The records that follow need to be output exactly as they are.

[Modeling code records]
------------------------

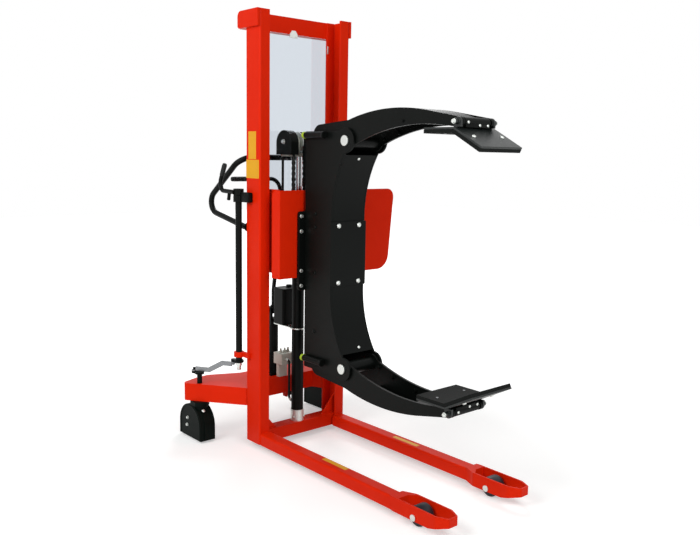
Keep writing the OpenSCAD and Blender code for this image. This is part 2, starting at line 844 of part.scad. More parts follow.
// Push handle and steering
module push_handle() {
  translate(origin) color(black) bent_tube(handle_path, handle_bends, handle_d / 2);
}

module column_bearing(z, h, r, reach) {
  difference() {
    union() {
      translate([steer.x, -steer.y, z]) cylinder(r = r, h = h);
      block([-channel_d - 12, -half_w - 14, z], [reach, -half_w, z + h]);
    }
    translate([steer.x, -steer.y, z - 1]) cylinder(r = column_dia / 2 + running, h = h + 2);
  }
}

module column_brackets() {
  translate(origin) {
    color(red) column_bearing(column_low_z + 28, 24, 24, -72);
    color(black) column_bearing(1148, 30, 24, -62);
  }
}

module steering_column() {
  x = steer.x;
  y = -steer.y;
  lever_y = y - 24;
  arm = [x + steer_arm.x, y + steer_arm.y];
  translate(origin) color(black) {
    translate([x, y, column_low_z]) cylinder(r = column_dia / 2, h = column_top_z - column_low_z);
    translate([x, y, collar_z]) cylinder(r = 24, h = 30);
    bent_tube([for (c = lever_corners) [x + c[0], lever_y, c[1]]], [24, 40], 10);
    translate([x + lever_stub[0], lever_y, lever_stub[1]]) rotate([0, 16, 0]) cylinder(r = 8, h = 44);
    translate([x, y, column_low_z]) cylinder(r = 22, h = 12);
    translate([arm.x, arm.y, column_low_z]) cylinder(r = 12, h = 12);
    along = unit(steer_arm);
    translate([0, 0, column_low_z]) linear_extrude(12) polygon([
      [x, y] + 11 * left_of(along), arm + 11 * left_of(along), arm - 11 * left_of(along),
      [x, y] - 11 * left_of(along)]);
    translate([arm.x, arm.y, column_low_z - 16]) cylinder(r = pin_r, h = 18);
  }
}

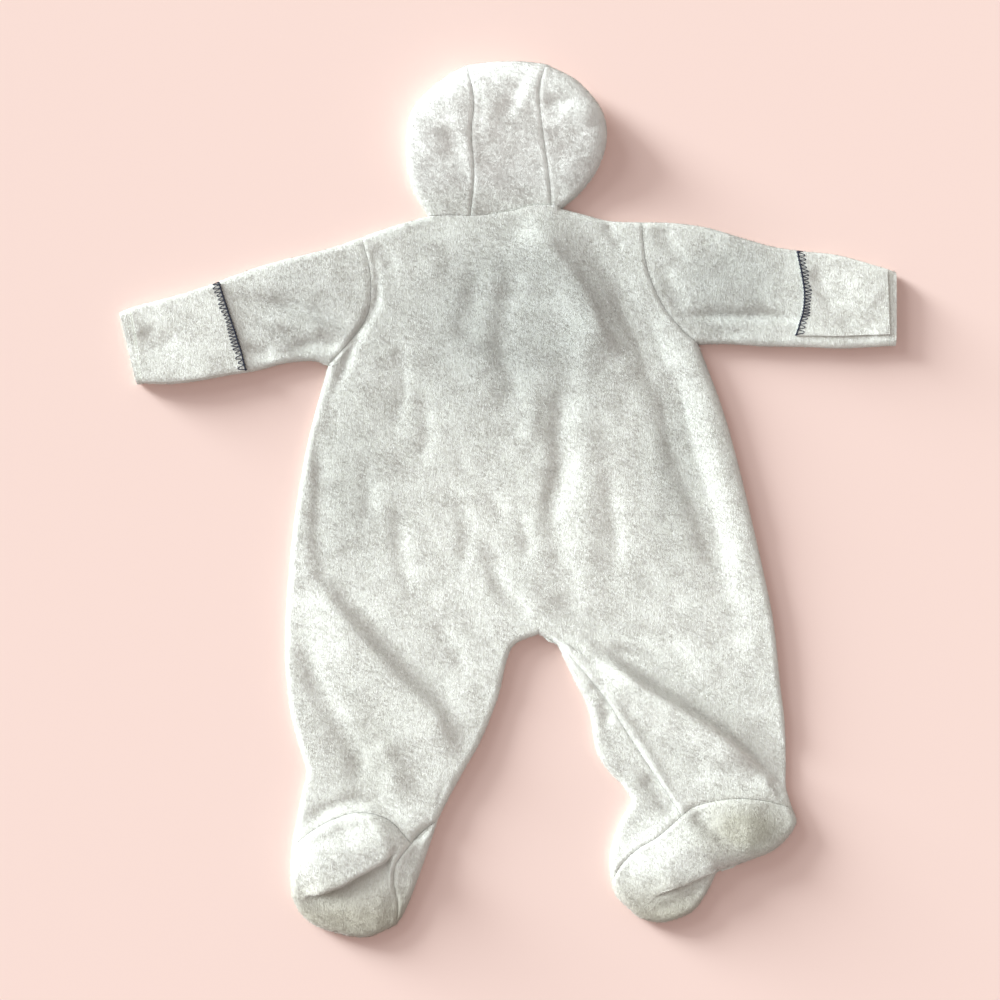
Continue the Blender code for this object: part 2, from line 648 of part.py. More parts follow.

------------------------

Response to this task -
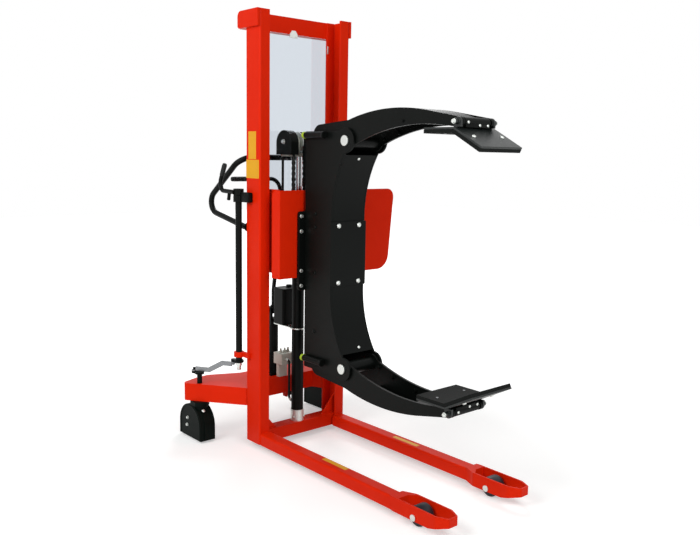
Keep writing the OpenSCAD and Blender code for this image. This is part 2, starting at line 844 of part.scad. More parts follow.
// Push handle and steering
module push_handle() {
  translate(origin) color(black) bent_tube(handle_path, handle_bends, handle_d / 2);
}

module column_bearing(z, h, r, reach) {
  difference() {
    union() {
      translate([steer.x, -steer.y, z]) cylinder(r = r, h = h);
      block([-channel_d - 12, -half_w - 14, z], [reach, -half_w, z + h]);
    }
    translate([steer.x, -steer.y, z - 1]) cylinder(r = column_dia / 2 + running, h = h + 2);
  }
}

module column_brackets() {
  translate(origin) {
    color(red) column_bearing(column_low_z + 28, 24, 24, -72);
    color(black) column_bearing(1148, 30, 24, -62);
  }
}

module steering_column() {
  x = steer.x;
  y = -steer.y;
  lever_y = y - 24;
  arm = [x + steer_arm.x, y + steer_arm.y];
  translate(origin) color(black) {
    translate([x, y, column_low_z]) cylinder(r = column_dia / 2, h = column_top_z - column_low_z);
    translate([x, y, collar_z]) cylinder(r = 24, h = 30);
    bent_tube([for (c = lever_corners) [x + c[0], lever_y, c[1]]], [24, 40], 10);
    translate([x + lever_stub[0], lever_y, lever_stub[1]]) rotate([0, 16, 0]) cylinder(r = 8, h = 44);
    translate([x, y, column_low_z]) cylinder(r = 22, h = 12);
    translate([arm.x, arm.y, column_low_z]) cylinder(r = 12, h = 12);
    along = unit(steer_arm);
    translate([0, 0, column_low_z]) linear_extrude(12) polygon([
      [x, y] + 11 * left_of(along), arm + 11 * left_of(along), arm - 11 * left_of(along),
      [x, y] - 11 * left_of(along)]);
    translate([arm.x, arm.y, column_low_z - 16]) cylinder(r = pin_r, h = 18);
  }
}

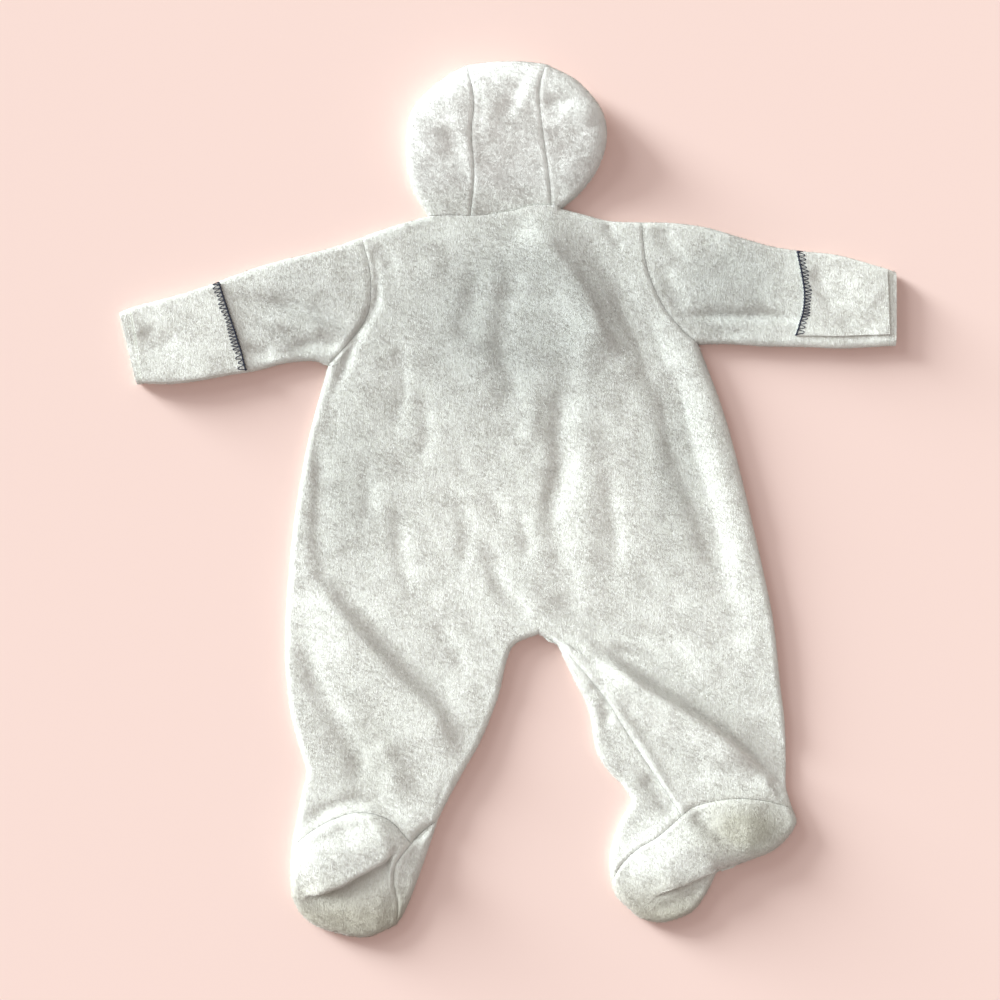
Continue the Blender code for this object: part 2, from line 648 of part.py. More parts follow.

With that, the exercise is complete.